When you're trying to factor a sum of cubes, you're dealing with a specific type of polynomial of the form \(a^3 + b^3\). This can look intimidating, but it follows a special factorization formula that makes things easier: \(a^3 + b^3 = (a + b)(a^2 - ab + b^2)\).
The polynomial in our exercise is \(y^3 + 27\), which can be expressed as \(y^3 + 3^3\). We identify \(a = y\) and \(b = 3\). This allows us to use the sum of cubes formula directly.
The factorization results in \((y + 3)(y^2 - 3y + 9)\), confirming that it's indeed a sum of cubes. This handy formula breaks our polynomial into simpler parts, making it more manageable.

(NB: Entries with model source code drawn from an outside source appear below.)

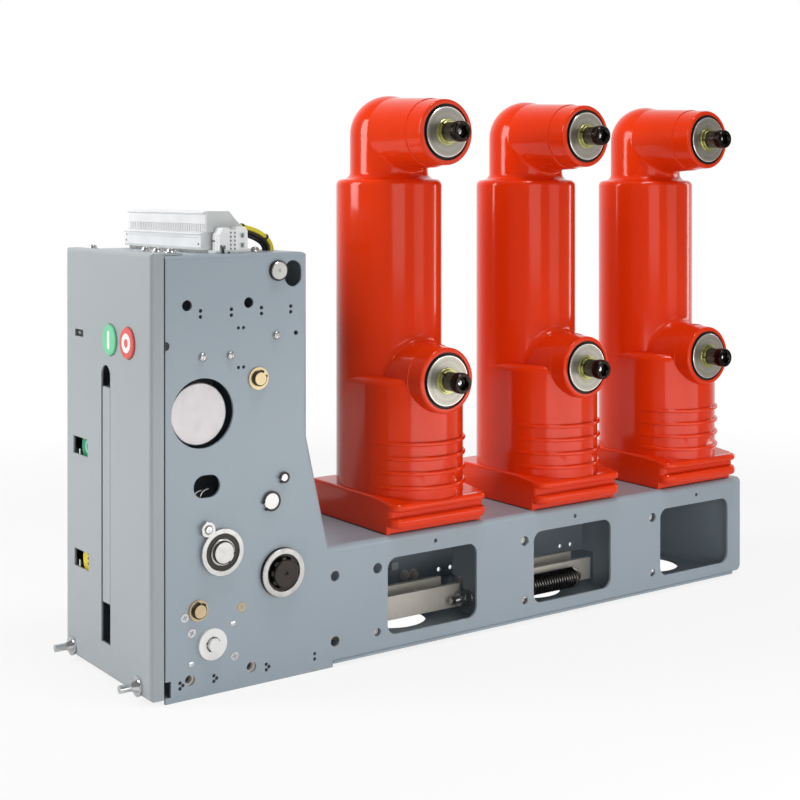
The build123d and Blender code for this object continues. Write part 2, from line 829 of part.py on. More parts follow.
def arm_shape(z, root_r, reach, cap_length):
    # Horizontal arm of the pole, narrowing to a creased cap at its end
    sketch = make_face(Polyline(
        (0, 0), (root_r, 0), (arm_tip_r, reach - cap_length), (cap_rear_r, reach - cap_length),
        (cap_front_r, reach), (0, reach), close=True,
    ))
    rim = sketch.vertices().filter_by(lambda v: v.X > rim_inner_r and v.Y > reach - cut_margin)
    sketch = fillet(rim, cap_edge)
    side = Plane(origin=(0, 0, z), x_dir=(1, 0, 0), z_dir=(0, 0, -1))
    return revolve(side * sketch, Axis((0, 0, z), (0, -1, 0)))


def column_shape():
    # Upright of the pole with its rounded shoulder and neck
    sketch = make_face(Polyline(
        (0, base_height), (column_r, base_height), (column_r, column_top), (neck_r, column_top),
        (neck_r, upper_z), (0, upper_z), close=True,
    ))
    corners = sketch.vertices().filter_by(lambda v: v.X > 0 and abs(v.Y - column_top) < cut_margin)
    sketch = fillet(corners.sort_by(Axis.X)[-1], shoulder_round)
    corners = sketch.vertices().filter_by(
        lambda v: abs(v.X - neck_r) < cut_margin and v.Y < upper_z - cut_margin
    )
    sketch = fillet(corners, neck_blend)
    return revolve(Plane.XZ * sketch, Axis.Z)


def bulge_shape():
    # Thickened foot of the upright, a half round with flat sides
    flats = Pos(0, -bulge_offset / 2) * Rectangle(2 * column_r, bulge_offset)
    sketch = Pos(0, -bulge_offset) * Circle(column_r) + flats
    foot = base_height + fin_upper_low + fin_upper_edge
    bulge = Pos(0, 0, foot) * extrude(sketch, bulge_top - foot)
    rim = bulge.faces().sort_by(Axis.Z)[-1].edges().filter_by(lambda e: e.center().Y < -cut_margin)
    bulge = fillet(rim, bulge_round)
    rib = Cylinder(column_r - rib_fade, rib_height)
    rib = fillet(rib.edges().filter_by(GeomType.CIRCLE), rib_edge)
    for number in range(rib_count):
        z = base_height + rib_first + number * rib_pitch
        bulge += Pos(0, -bulge_offset - rib_reach, z) * rib
    return bulge


def plinth_shape():
    # Foot of the pole: its top falls to the front, where two rounded fins stand over a set-back lip
    front = fin_reach - plinth_front
    crease = plinth_slope - plinth_front
    top = base_height + plinth_height
    nose = base_height + fin_upper_high
    side_outline = [
        (plinth_rear, base_height), (plinth_rear, top), (crease, top), (front, nose),
        (front, base_height),
    ]
    side = make_face(Plane.YZ * Polyline(*side_outline, close=True))
    plinth = Pos(-plinth_half, 0, 0) * extrude(side, amount=2 * plinth_half, dir=(1, 0, 0))
    plinth = fillet(plinth.edges().filter_by(Axis.Z), plinth_round)
    rim = plinth.edges().filter_by(
        lambda e: e.center().Z > nose - cut_margin
        and (abs(e.center().X) > cut_margin or abs(e.center().Y - crease) > cut_margin)
    )
    plinth = fillet(rim, plinth_edge)
    plinth -= block(
        -plinth_half - cut_margin, plinth_half + cut_margin, front - cut_margin, front + lip_setback,
        base_height - cut_margin, base_height + lip_height,
    )
    for low, high, edge in (
        (fin_upper_low, fin_upper_high, fin_upper_edge), (fin_lower_low, fin_lower_high, fin_lower_edge),
    ):
        outline = RectangleRounded(2 * plinth_half, fin_depth, fin_round)
        fin = Pos(0, fin_depth / 2 - plinth_front, base_height + low) * extrude(outline, high - low)
        rims = fin.faces().filter_by(Axis.Z).edges()
        plinth += fillet(rims, edge)
    return plinth


def contact_seat(z, reach):
    seat = rod_y(0, z, rim_inner_r, -reach - cut_margin, rim_depth - reach)
    return seat + rod_y(0, z, contact_back_r, -reach, rim_depth + contact_back - reach)


def blended(pole, arm, z, root_r, radius):
    # Arm joined to the upright, with the crease round its root filled in
    pole += arm
    crease = pole.edges().filter_by(
        lambda e: abs(e.center().Z - z) < root_r and -column_r < e.center().Y < -cut_margin
        and e.geom_type != GeomType.LINE
    )
    return fillet(crease, radius)


pole = column_shape() + Pos(0, 0, upper_z) * Sphere(neck_r)
upper_arm = arm_shape(upper_z, upper_root_r, upper_reach, upper_cap)
pole = blended(pole, upper_arm, upper_z, upper_root_r, elbow_blend)
lower_arm = arm_shape(lower_z, lower_root_r, lower_reach, lower_cap)
pole = blended(pole, lower_arm, lower_z, lower_root_r, root_blend)
pole += bulge_shape()
pole += plinth_shape()
pole -= contact_seat(upper_z, upper_reach)
pole -= contact_seat(lower_z, lower_reach)


def contact_shape(z, reach):
    disc = turned([(contact_back_r, contact_back), (contact_r, rim_depth)])
    disc = chamfer(disc.faces().sort_by(Axis.Z)[-1].edges(), contact_edge)
    return facing_y(0, rim_depth + contact_back - reach, z) * disc


def screw_shape(z, reach):
    # Socket screw with its washer, spring washer and sleeve
    stack = turned([
        (washer_r, washer_thick), (lock_washer_r, lock_washer_thick), (sleeve_r, sleeve_length),
        (screw_r, screw_head),
    ])
    stack = chamfer(stack.faces().sort_by(Axis.Z)[-1].edges(), screw_edge)
    top = washer_thick + lock_washer_thick + sleeve_length + screw_head
    hexagon = RegularPolygon(screw_hexagon / 2, 6, major_radius=False)
    socket = extrude(hexagon, screw_socket_depth + cut_margin)
    stack -= Pos(0, 0, top - screw_socket_depth) * socket
    return facing_y(0, -reach, z) * stack


for index in range(pole_count):
    place = Pos(pole_x + index * pole_pitch, pole_y, 0)
    parts[f"pole_{index + 1}"] = place * pole
    for level, z, reach in (("upper", upper_z, upper_reach), ("lower", lower_z, lower_reach)):
        parts[f"{level}_contact_{index + 1}"] = place * contact_shape(z, reach)
        parts[f"{level}_screw_{index + 1}"] = place * screw_shape(z, reach)

# The frame's origin is the middle of the housing floor's underside
origin_x = (cover_gap + corner_round + foot_end) / 2
origin_y = frame_depth / 2
for name, shape in parts.items():
    export_step(Pos(-origin_x, -origin_y, 0) * shape, f"parts/{name}.step")
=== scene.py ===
import json
from math import cos, pi, radians, sin, tau

import bmesh
import bpy
from mathutils import Matrix, Vector


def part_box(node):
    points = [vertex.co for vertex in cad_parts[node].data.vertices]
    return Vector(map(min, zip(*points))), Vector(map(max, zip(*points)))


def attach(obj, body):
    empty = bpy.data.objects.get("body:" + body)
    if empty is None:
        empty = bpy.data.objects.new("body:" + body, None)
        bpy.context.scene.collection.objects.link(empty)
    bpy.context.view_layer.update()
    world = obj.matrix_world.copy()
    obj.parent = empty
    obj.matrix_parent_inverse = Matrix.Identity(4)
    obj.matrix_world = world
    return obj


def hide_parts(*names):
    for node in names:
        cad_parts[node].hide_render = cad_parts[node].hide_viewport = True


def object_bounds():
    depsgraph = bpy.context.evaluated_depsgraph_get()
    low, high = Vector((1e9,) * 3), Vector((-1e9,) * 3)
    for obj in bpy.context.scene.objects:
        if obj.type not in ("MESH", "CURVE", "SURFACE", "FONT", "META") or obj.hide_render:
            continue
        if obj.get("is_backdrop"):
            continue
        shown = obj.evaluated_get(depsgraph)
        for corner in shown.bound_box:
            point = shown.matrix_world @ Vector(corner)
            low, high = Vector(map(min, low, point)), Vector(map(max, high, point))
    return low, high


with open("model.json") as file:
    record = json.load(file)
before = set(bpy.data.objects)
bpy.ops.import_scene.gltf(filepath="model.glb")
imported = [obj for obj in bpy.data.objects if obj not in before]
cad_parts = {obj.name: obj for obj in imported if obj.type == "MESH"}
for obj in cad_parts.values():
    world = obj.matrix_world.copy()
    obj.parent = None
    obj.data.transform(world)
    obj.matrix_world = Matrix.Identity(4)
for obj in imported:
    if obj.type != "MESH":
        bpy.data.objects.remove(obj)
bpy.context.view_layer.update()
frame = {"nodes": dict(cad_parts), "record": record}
print("frame loaded")

# Places are in millimetres from the foot of the near side plate:
# X along the row of poles, Y from the terminals to the rear, Z up.
coverGap = 0.8
plateLow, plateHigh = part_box("near_side_plate")
foot = plateLow * 1000 - Vector((coverGap, 0, 0))
roofZ = round(plateHigh.z * 1000, 1)
poleX, polePitch, poleCount = 337.0, 210.0, 3
contactZ = {"upper": 570.5, "lower": 295.0}


def at(x, y, z):
    return (foot + Vector((x, y, z))) / 1000


# Which way a small piece looks: its own Z axis points that way
facing = {
    "near": Matrix(((1, 0, 0), (0, 0, -1), (0, 1, 0))),
    "rear": Matrix(((-1, 0, 0), (0, 0, 1), (0, 1, 0))),
    "front": Matrix(((0, 0, -1), (-1, 0, 0), (0, 1, 0))),
    "end": Matrix(((0, 0, 1), (1, 0, 0), (0, 1, 0))),
    "up": Matrix.Identity(3),
}


def placed(x, y, z, way, turn=0.0):
    spin = Matrix.Rotation(radians(turn), 4, "Z")
    return Matrix.Translation(at(x, y, z)) @ facing[way].to_4x4() @ spin


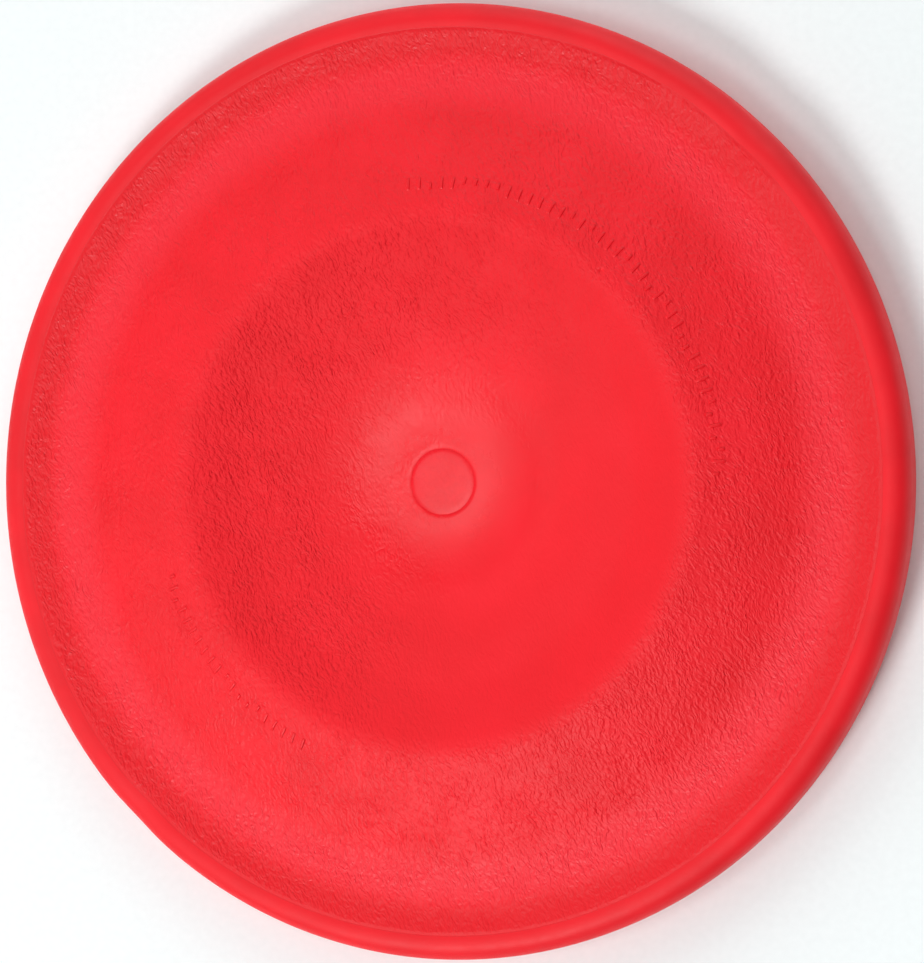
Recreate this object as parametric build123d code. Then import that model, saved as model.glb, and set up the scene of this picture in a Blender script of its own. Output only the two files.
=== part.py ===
"""Flying disc for lawn games.

A thin grained plate with a round crest and a dished middle is keyed into a smooth rim,
and a small plug closes the middle. All three are round about +Z. The origin is the
centre of the circle that the rim stands on, and sizes are in millimetres.

A corner is where two straight stretches of a section would meet before it is rounded.
"""
from build123d import *
from math import radians, tan
import os

# Rim: a smooth ring with a rounded shoulder, a bulging wall and a flat foot.
disc_diameter = 235.0  # across the widest part of the outer wall
shoulder_height = 17.4  # where the outer wall would meet the top
shoulder_round = 4.5
skirt_height = 5.6  # the outer wall's corner, below its widest part
skirt_round = 20.0
foot_inset = 2.9  # from the widest part in to the foot's outer corner
foot_width = 2.4
foot_round = 0.6
head_thickness = 2.8  # of the rim's head, where it takes the plate
head_lip = 1.3  # from the seam out to the inner wall, under the head
head_round = 1.0

# Seam between the rim and the plate.
seam_inset = 6.0  # from the widest part in to the seam
seam_height = 16.3
seam_clearance = 0.1  # gap across each seam, which shows as a fine line

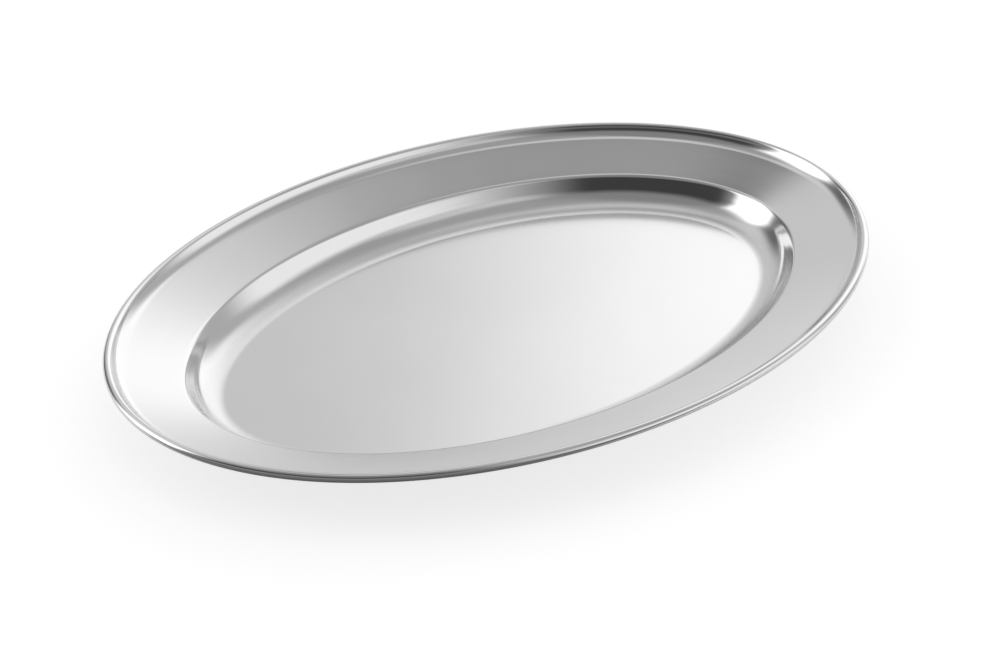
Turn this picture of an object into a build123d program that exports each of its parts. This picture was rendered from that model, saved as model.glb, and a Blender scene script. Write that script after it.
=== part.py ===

A quadratic expression is a type of polynomial where the highest exponent of the variable is 2, typically written in the form \(ax^2 + bx + c\).
In our exercise, after factoring the sum of cubes, we're left with the quadratic expression \(y^2 - 3y + 9\).
Quadratics can often be factored further if they have real roots, which means the quadratic has zero, one, or two solutions that can be real numbers. To explore this, we need another tool: the discriminant.

The discriminant is a part of the quadratic formula used to determine the nature of the roots of a quadratic equation. Calculated as \(b^2 - 4ac\) where \(a\), \(b\), and \(c\) are coefficients from \(ax^2 + bx + c\).
In our quadratic \(y^2 - 3y + 9\), we see that \(a = 1\), \(b = -3\), and \(c = 9\). Substituting into the discriminant formula gives us

• \((-3)^2 - 4 \cdot 1 \cdot 9 = 9 - 36 = -27\)

A negative discriminant indicates there are no real roots, meaning this quadratic cannot be factored further using real numbers. Thus, the initial factorization using the sum of cubes is the complete factorization in real numbers.